━━━━━ Input for this task ━━━━━
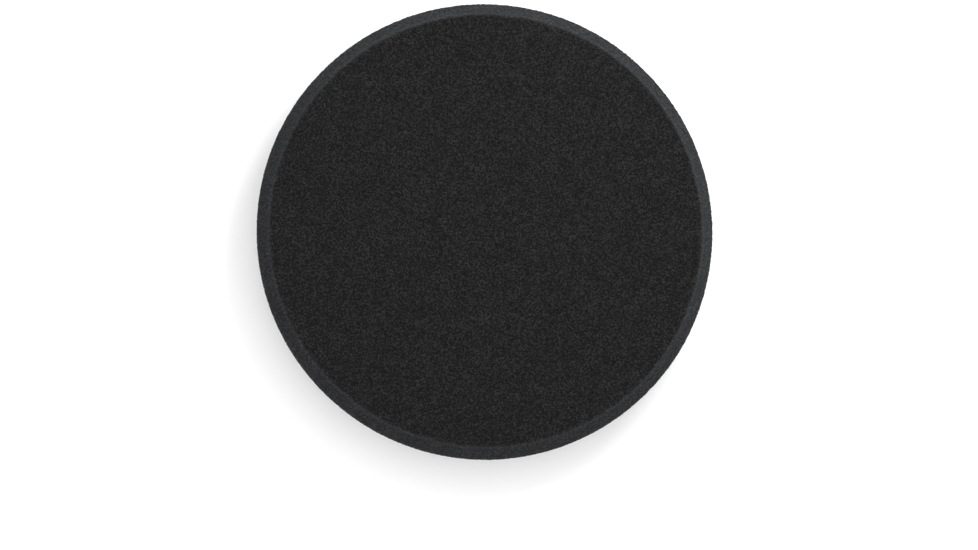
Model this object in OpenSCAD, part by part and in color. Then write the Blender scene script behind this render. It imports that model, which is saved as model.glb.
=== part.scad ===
// Round foam polishing pad with a hook-and-loop backing, lying on its loop face.
// Origin: centre of the loop face. +Z: out of the working face. Units: millimetres.

/* [Pad] */
// Largest diameter, across the band
pad_d = 160; // [158:1:180]
// Height from the tips of the loops to the working face
pad_h = 19; // [17:0.5:30]

/* [Foam head] */
// Diameter of the working face, where its sharp corner would be
face_d = 151.2; // [144:0.2:154]
// Radius of the softened corner around the working face
rim_r = 1.4; // [0.4:0.1:2.4]
// Height of the band's upper edge above the loop tips
band_top = 14.4; // [12:0.1:16]
// Radius of the softened corner at the band's upper edge
shoulder_r = 0.8; // [0.2:0.1:2]
// Height of the band's lower edge, where the undercut begins
band_bottom = 10.5; // [8:0.1:11.5]
// Height of the notch, where the undercut meets the neck
notch_z = 5; // [4:0.1:7]
// Diameter of the neck at the notch
notch_d = 148.4; // [140:0.2:152]
// Diameter of the neck where it is bonded to the backing
neck_d = 149; // [140:0.2:152]

/* [Backing] */
// Diameter of the loop backing and its adhesive
backing_d = 150; // [145:0.5:156]
// Thickness of the hot-melt adhesive film
film_t = 0.3; // [0.1:0.05:0.6]
// Thickness of the knitted ground cloth
cloth_t = 0.4; // [0.2:0.05:0.8]
// Height of the loop pile below the ground cloth
pile_t = 1.3; // [0.8:0.1:2]
// Radius of the pressed-down edge of the loop pile
pile_edge_r = 0.5; // [0.1:0.1:0.7]

/* [Hidden] */
$fn = 180;
arc_steps = 8;
undercut_steps = 16;
cloth_z = pile_t;
film_z = cloth_z + cloth_t;
foam_z = film_z + film_t;

function unit(v) = v / norm(v);

function angle_of(v) = atan2(v.y, v.x);

// Points along the arc of radius r that rounds corner p of an outline,
// between the outline's points before and after it
function rounded(before, p, after, r) =
    let (
        u = unit(before - p),
        v = unit(after - p),
        half = acos(u * v) / 2,
        centre = p + unit(u + v) * r / sin(half),
        start = angle_of(p + u * r / tan(half) - centre),
        finish = angle_of(p + v * r / tan(half) - centre),
        sweep = (finish - start + 540) % 360 - 180
    )
    [
        for (i = [0:arc_steps])
            let (a = start + sweep * i / arc_steps)
            centre + r * [cos(a), sin(a)]
    ];

// Points along the quarter ellipse from the band's lower edge in to the notch
function undercut(outer, inner) =
    [
        for (i = [0:undercut_steps])
            let (a = 90 * i / undercut_steps)
            [inner.x + (outer.x - inner.x) * cos(a), outer.y - (outer.y - inner.y) * sin(a)]
    ];

// A flat disc of diameter d and thickness t standing on height z
module disc(d, t, z) {
    translate([0, 0, z])
        cylinder(d = d, h = t);
}

// One piece of contour-cut foam: working face, chamfer, band, undercut and neck
module foam_head() {
    face_rim = [face_d / 2, pad_h];
    shoulder = [pad_d / 2, band_top];
    band_foot = [pad_d / 2, band_bottom];
    notch = [notch_d / 2, notch_z];
    outline = concat(
        [[0, foam_z], [0, pad_h]],
        rounded([0, pad_h], face_rim, shoulder, rim_r),
        rounded(face_rim, shoulder, band_foot, shoulder_r),
        undercut(band_foot, notch),
        [[neck_d / 2, foam_z]]
    );
    color([0.15, 0.15, 0.155])
        rotate_extrude()
            polygon(outline);
}

// Film that bonds the backing to the foam and shows as a fine lighter line
module adhesive_film() {
    color([0.3, 0.29, 0.32])
        disc(backing_d, film_t, film_z);
}

// Knitted cloth that carries the loops
module loop_ground_cloth() {
    color([0.13, 0.13, 0.14])
        disc(backing_d, cloth_t, cloth_z);
}

// Space filled by the loops, with its outer edge pressed down and rounded
module loop_pile() {
    pile_r = backing_d / 2;
    outline = concat(
        [[0, 0], [0, pile_t], [pile_r, pile_t]],
        rounded([pile_r, pile_t], [pile_r, 0], [0, 0], pile_edge_r)
    );
    color([0.1, 0.1, 0.11])
        rotate_extrude()
            polygon(outline);
}

foam_head();
adhesive_film();
loop_ground_cloth();
loop_pile();
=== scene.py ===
"""A round foam polishing pad lying on its loop face, on a pale floor in soft studio light.

The foam head, the adhesive film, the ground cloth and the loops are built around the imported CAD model.
Lengths are in metres. +Z points out of the working face, and +Y is up in the main picture.
"""
import math

import bpy
import numpy as np
from mathutils import Matrix, Vector


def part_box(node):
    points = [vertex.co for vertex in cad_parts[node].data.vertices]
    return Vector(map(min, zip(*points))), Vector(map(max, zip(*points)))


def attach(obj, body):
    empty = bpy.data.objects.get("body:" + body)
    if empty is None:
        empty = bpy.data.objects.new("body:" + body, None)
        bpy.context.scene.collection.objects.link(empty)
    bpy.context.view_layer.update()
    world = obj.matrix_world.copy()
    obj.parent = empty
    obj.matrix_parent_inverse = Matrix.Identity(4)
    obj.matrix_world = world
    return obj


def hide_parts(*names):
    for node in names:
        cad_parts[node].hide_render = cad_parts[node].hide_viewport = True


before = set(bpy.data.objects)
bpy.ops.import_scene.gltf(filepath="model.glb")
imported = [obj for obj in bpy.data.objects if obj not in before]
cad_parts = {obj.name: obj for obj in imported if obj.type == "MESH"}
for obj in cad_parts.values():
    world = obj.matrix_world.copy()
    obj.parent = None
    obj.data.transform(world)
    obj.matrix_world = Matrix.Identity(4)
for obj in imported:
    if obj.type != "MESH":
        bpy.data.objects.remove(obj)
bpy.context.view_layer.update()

MM = 0.001
rng = np.random.default_rng(531)

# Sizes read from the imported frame
foam_low, foam_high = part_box("foam_head")
film_low, film_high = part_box("adhesive_film")
cloth_low, cloth_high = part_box("loop_ground_cloth")
PILE_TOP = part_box("loop_pile")[1].z
BACKING_R = cloth_high.x

# Foam skin
CELL = 0.58 * MM               # distance between neighbouring points of the foam skin
CELL_JITTER = 0.3              # how far a point strays from its place, as a share of CELL
BONDED_COARSENESS = 8          # how many times wider the points are apart under the backing
BONDED_RINGS = 7
FACE_ROUGHNESS = 0.03 * MM     # how far cells stand out of the working face
EDGE_ROUGHNESS = 0.06 * MM     # how far they stand out of the cut sides
LUMP_SIZE = 1.4 * MM
LUMP_SHARE = 0.6               # how far lumps stand out, as a share of the cells
WAVINESS = 0.10 * MM           # slow unevenness of the cut sides
WAVE_SIZE = 22 * MM
FACE_CALM = 0.6                # the share of that waviness that the working face lacks
FACE_FALLOFF = 4               # how fast the face's finish gives way to the sides' round its rim
TALLEST_CELL = 2               # the most that one cell stands out, as a multiple of the roughness

# Foam colour
PORE = 0.62 * MM               # size of the pores drawn on the skin
PORE_SHARE = 0.3               # how much the pores count against the finer grain
MOTTLE = 5 * MM                # size of its lighter and darker patches
RIM_HEIGHT = 18.68 * MM        # where a painted highlight runs round the working face's rim, for light that its fuzzy edge catches
RIM_WIDTH = 0.65 * MM
RIM_PAINTED_HIGHLIGHT = 0.0075
# The foam's colour at each height in mm, from the working face down to the neck: a factor on its
# pores' own colour, and an amount added to it. The cut sides are paler than the face, partly as the
# cut's own tone and partly as painted sheen, and the root of the undercut is painted darker as
# painted shade where it faces down under the overhang.
TONES = [
    (19.0, 1.0, 0.0),
    (18.6, 1.25, 0.0029),
    (14.8, 1.25, 0.0031),
    (14.0, 1.25, 0.0031),
    (7.5, 1.25, 0.0040),
    (5.9, 0.0, 0.0),
    (5.0, 0.0, 0.0),
    (4.7, 1.1, 0.0012),
]
LIFT_TINT = (0.92, 0.96, 1.15)

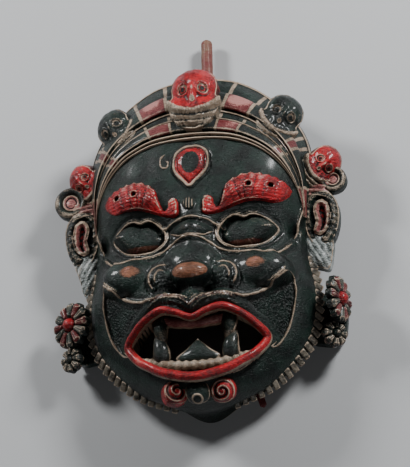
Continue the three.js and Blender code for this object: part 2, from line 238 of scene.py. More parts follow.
def carve_block(name, outline, relief, foot, cells=40, centre=None):
    """A block sawn to a closed outline, carved on top and standing on height foot, a number or a
    function of the rim's points. relief(x, y) gives the height and the paint masks."""
    piece = grid_block(name, cells)
    ring, angle = disc_places(points_of(piece))
    middle = outline[:, :2].mean(0) if centre is None else np.array(centre, float)
    away = outline[:, :2] - middle
    bearing = np.unwrap(np.arctan2(away[:, 1], away[:, 0]))
    if bearing[-1] < bearing[0]:
        bearing, away = bearing[::-1], away[::-1]
    reach = np.interp(np.mod(angle - bearing[0], 2 * math.pi), np.append(bearing - bearing[0], 2 * math.pi),
                      np.append(np.hypot(*away.T), math.hypot(*away[0])))
    x = middle[0] + ring * reach * np.cos(angle)
    y = middle[1] + ring * reach * np.sin(angle)
    z, masks = relief(x, y)
    set_points(piece, np.column_stack([x, y, z]))
    note(piece, masks)
    sink = foot if callable(foot) else lambda rim: np.full(len(rim), foot)
    pull_rim(piece, lambda rim: np.column_stack([rim[:, :2], sink(rim)]))
    close_rim(piece)
    return piece


def rope_mesh(name, line, closed=False, sides=12):
    """A rope of wood along a dense line [x, y, z, half width, half height], pointed at open ends."""
    count = len(line)
    bpy.ops.object.select_all(action="DESELECT")
    bpy.ops.mesh.primitive_cylinder_add(vertices=sides, radius=1, depth=1, end_fill_type="NOTHING")
    piece = bpy.context.object
    piece.name = piece.data.name = name
    around = np.arange(sides) * 2 * math.pi / sides
    ahead = np.gradient(line[:, :3], axis=0)
    if closed:
        ahead = np.roll(line[:, :3], -1, 0) - np.roll(line[:, :3], 1, 0)
    ahead /= np.maximum(np.linalg.norm(ahead, axis=1), 1e-9)[:, None]
    across = np.cross(ahead, [0, 0, 1.0])
    across /= np.maximum(np.linalg.norm(across, axis=1), 1e-9)[:, None]
    lift = np.cross(across, ahead)
    wide, high = line[:, 3], line[:, 4]
    points = (line[:, None, :3] + across[:, None] * (wide[:, None] * np.cos(around))[..., None]
              + lift[:, None] * (high[:, None] * np.sin(around))[..., None]).reshape(-1, 3)
    rows = count if closed else count - 1
    faces = [(r * sides + k, (r + 1) % count * sides + k, (r + 1) % count * sides + (k + 1) % sides,
              r * sides + (k + 1) % sides) for r in range(rows) for k in range(sides)]
    if not closed:
        faces += [tuple(range(sides)), tuple(reversed(range((count - 1) * sides, count * sides)))]
    piece.data.clear_geometry()
    piece.data.from_pydata(points.tolist(), [], faces)
    note(piece, {"side": np.tile(np.abs(np.cos(around)), count)})
    tidy_up(piece)
    return piece


def tidy_up(piece, merge_under=0.02):
    """Merges doubles and turns all faces outward."""
    work_on(piece)
    bpy.ops.object.mode_set(mode="EDIT")
    bpy.ops.mesh.select_all(action="SELECT")
    bpy.ops.mesh.remove_doubles(threshold=merge_under)
    bpy.ops.mesh.normals_make_consistent(inside=False)
    bpy.ops.object.mode_set(mode="OBJECT")


def joined(name, parts):
    """Joins pieces into one object."""
    work_on(parts[0])
    for part in parts[1:]:
        part.select_set(True)
    bpy.ops.object.join()
    piece = bpy.context.object
    piece.name = piece.data.name = name
    return piece


# %% [markdown]
# ## The head's form
# The back outline, the height of the edge and the inner edge of the crown are short tables of radii
# and heights every 15 degrees, from under the chin up to the crown, and the face is a dome with a few
# broad rises and hollows. These are the same forms as in the solids, so the carving sits on them.

# %% Form tables
HEAD_MIDDLE_Y = -20.0
HEAD_RADII = [194, 186, 177, 165.5, 144.5, 123.5, 117, 124, 144, 166, 180, 190, 192]
EDGE_HEIGHTS = [32, 30, 29, 31, 34, 37, 38, 36, 34, 34, 38, 44, 46]
CROWN_RADII = [108, 108, 108, 108, 108, 109, 113, 117.5, 120.3, 119.5, 115.5, 110.5, 108]
FACE_TOP = 98.0
SIDE_INSET, JAW_INSET, WALL = 2.0, 11.0, 13.0


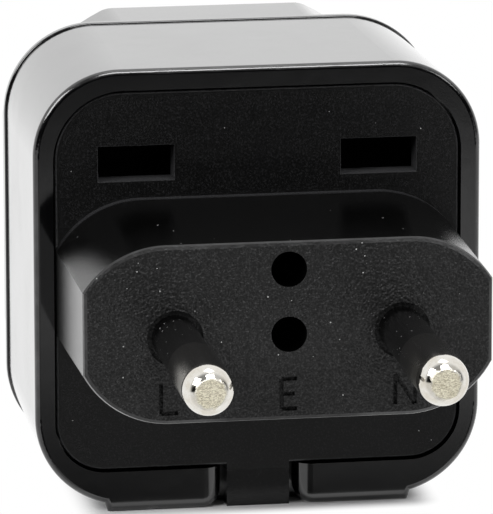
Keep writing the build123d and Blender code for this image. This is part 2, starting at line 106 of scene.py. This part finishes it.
━━━━━
_Stated task:_ Look through the records and gather every line containing "names".

_The completed task:_
def hide_parts(*names):
    for node in names:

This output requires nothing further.